A self-taught chef, Andrea moved to Chapel Hill in
1996. She’s been a food writer for the News and Observer, the Chapel
Hill News and Spectator. She even catered for a while. Then she
helped open Enoteca Vin in Raleigh where she served as chef until
she left to find her own restaurant space. Andrea co-owns Lantern
with her brother Brendan Reusing who, according to his sister, “runs
the kitchen.” They made many decisions about Lantern together as
they renovated the space.
Early in life Reusing cooked with her grandmother.

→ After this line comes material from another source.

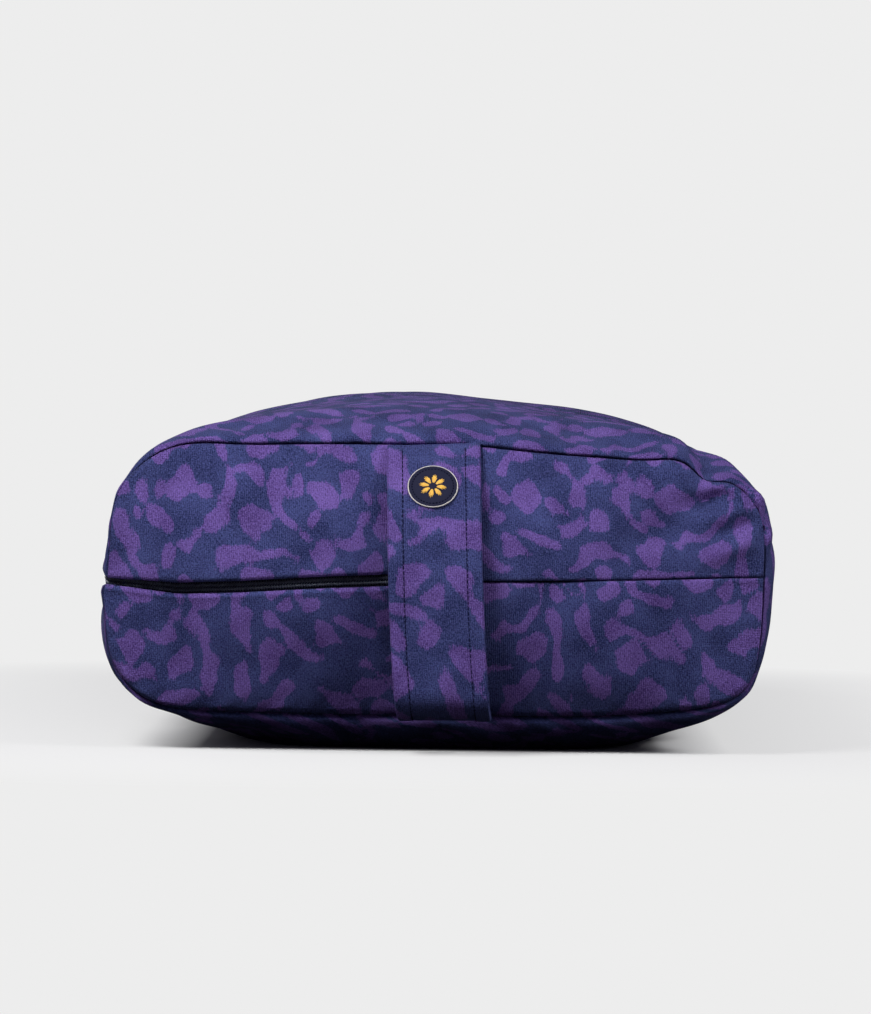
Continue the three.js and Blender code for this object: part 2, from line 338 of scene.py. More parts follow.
def drawn(points):
    """The uneven pulls of the sewn near end, the same for every piece that meets there."""
    moved = points.copy()
    for centre, reach, move in NUDGES:
        away = (points - behind_near(centre)) / np.array(reach)
        moved += np.exp(-np.sum(away**2, -1))[..., None] * np.array(move)
    sag = np.interp(points[..., 0], SAG_X, SAG_Z)
    depth = bell(np.maximum(0, points[..., 1] - NEAR_SEAM), SAG_DEPTH)
    moved[..., 2] += sag * depth * bell(points[..., 2] - AXIS_Z, SAG_REACH)
    return moved


def fold_rise(points):
    rise = np.zeros(points.shape[:-1])
    for first, last, width, height in FOLDS:
        start = behind_near(first)
        line = behind_near(last) - start
        share = np.clip((points - start) @ line / (line @ line), 0, 1)
        nearest = start + share[..., None] * line
        away = np.linalg.norm((points - nearest) * np.array([1, 0.5, 1]), axis=-1)
        faded = 0.35 + 0.65 * np.sin(math.pi * mix(0.15, 0.85, share))
        rise += height * bell(away, width) * faded
    return rise


def surface_normals(points):
    """Normals of a grid whose rows are closed rings."""
    across = np.roll(points, -1, 1) - np.roll(points, 1, 1)
    normal = np.cross(across, np.gradient(points, axis=0))
    return normal / np.maximum(np.linalg.norm(normal, axis=-1, keepdims=True), 1e-9)


def path_lengths(points):
    """How far each point lies along its path, or along its column of a grid."""
    steps = np.linalg.norm(np.diff(points, axis=0), axis=-1)
    return np.concatenate([0 * steps[:1], np.cumsum(steps, 0)])


def grid_faces(rows, columns, closed):
    """Quads over a grid of numbered points, facing along its columns' step crossed with its rows'."""
    r, c = np.meshgrid(np.arange(rows - 1), np.arange(columns if closed else columns - 1), indexing="ij")
    after = (c + 1) % columns
    here = r * columns
    above = here + columns
    corners = np.stack([here + c, here + after, above + after, above + c], -1)
    return corners.reshape(-1, 4)


def new_object(name, data):
    made = bpy.data.objects.new(name, data)
    bpy.context.scene.collection.objects.link(made)
    return made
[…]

Then in college she found herself so hungry that food began to
define her life.
“I just love food”, she said, I love to eat. When
you’re always thinking about your next meal, you’re drawn to
cooking.” As survival, I think she meant. But so many of us have
survived on rangier choices. I guess she never settled for a pack of
Nabs. Or a Twinkie. Instead she played around making exotic desserts
so that now Lantern’s list includes delights such as roasted banana
ice cream with soft caramel and salted peanuts and hot chocolate
cake with Thai coffee ice cream. Reusing pointed out that the
desserts aren’t classic Asian but they relate. Maybe that’s where we
get to fuse a bit.
I’ve been to Lantern a lot. I might almost be
considered a fixture there soon, and if I don’t watch it, they will
hang a coat on my arm next winter. What I notice that’s also Asian
is the sense of family that’s been created. It seems that at Lantern
all the employees have bonded into a unit. Andrea says, “I love the
people who work at Lantern. Everyone has fun. They’re so
enthusiastic. It wouldn’t be what it is without these people. What
they do is what makes Lantern work.”
You all know who you are—Sheila, Ric, Jeremy, Silvia,
Kristin. And there are more of you with pleasure written on your
faces. Your good times are contagious. There must be an old Chinese
proverb that says: “A happy house is good for digestion.” And more,
I’m sure. Long life. Good belly laughs. Prosperity.